Invariant Graph Learning Meets Information Bottleneck for Out-of-Distribution Generalization

TL;DR

This work tackles graph OOD generalization by introducing InfoIGL, an invariant graph learning framework grounded in information bottleneck theory. It combines a redundancy-filtered GNN encoder with multi-level (semantic and instance) contrastive learning to maximize mutual information among graphs of the same class while suppressing environment-related redundancy. The method achieves state-of-the-art performance on synthetic and real-world graph classification benchmarks and shows promising scalability to node classification, with robust ablations supporting the necessity of both redundancy reduction and dual-level contrastive learning. The approach offers a principled path to robust graph representations under distribution shifts, with practical implications for real-world GNN deployments.

Abstract

Graph out-of-distribution (OOD) generalization remains a major challenge in graph learning since graph neural networks (GNNs) often suffer from severe performance degradation under distribution shifts. Invariant learning, aiming to extract invariant features across varied distributions, has recently emerged as a promising approach for OOD generation. Despite the great success of invariant learning in OOD problems for Euclidean data (i.e., images), the exploration within graph data remains constrained by the complex nature of graphs. Existing studies, such as data augmentation or causal intervention, either suffer from disruptions to invariance during the graph manipulation process or face reliability issues due to a lack of supervised signals for causal parts. In this work, we propose a novel framework, called Invariant Graph Learning based on Information bottleneck theory (InfoIGL), to extract the invariant features of graphs and enhance models' generalization ability to unseen distributions. Specifically, InfoIGL introduces a redundancy filter to compress task-irrelevant information related to environmental factors. Cooperating with our designed multi-level contrastive learning, we maximize the mutual information among graphs of the same class in the downstream classification tasks, preserving invariant features for prediction to a great extent. An appealing feature of InfoIGL is its strong generalization ability without depending on supervised signal of invariance. Experiments on both synthetic and real-world datasets demonstrate that our method achieves state-of-the-art performance under OOD generalization for graph classification tasks. The source code is available at https://github.com/maowenyu-11/InfoIGL.
Paper Structure (28 sections, 19 equations, 5 figures, 9 tables, 1 algorithm)

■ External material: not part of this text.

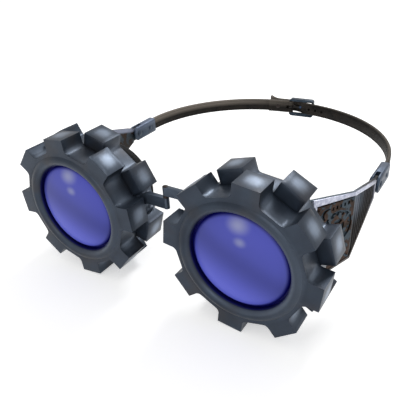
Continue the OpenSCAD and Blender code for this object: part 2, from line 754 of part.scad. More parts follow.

This paper contains 28 sections, 19 equations, 5 figures, 9 tables, 1 algorithm.

Figures (5)

  • Figure 1: The comparison of the two branches of existing methods and our method. The upper is data manipulation, which edits nodes or edges and is prone to destroying the invariant parts. The causal disentanglement approach in the middle subfigure separates causal subgraphs and intervenes across various environmental conditions (green patterns), which may fail to identify the causal parts accurately. In contrast, our method in the lower subfigure first removes most of the redundancy to avoid distraction for invariance discovery, facilitating higher identifying accuracy. Then it preserves sufficient predictive information (house) in invariance by maximizing the mutual information, without the use of supervised labels for invariance.
  • Figure 2: The overview of proposed InfoIGL framework. The training graphs are fed into the GNN encoder and attention mechanism sui2022causalbrody2021attentive. After being projected to another space, instance embeddings are aggregated to semantics. Then semantic-level and instance-level contrastive learning are optimized jointly, along with instance constraint and hard negative mining to avoid model collapse.
  • Figure 3: The t-SNE visualizations for different levels of contrastive learning.
  • Figure 4: Sensitivity analysis of hyperparameters $\lambda_c, \lambda_s, \lambda_i$
  • Figure 5: The invariance obtained by InfoIGL.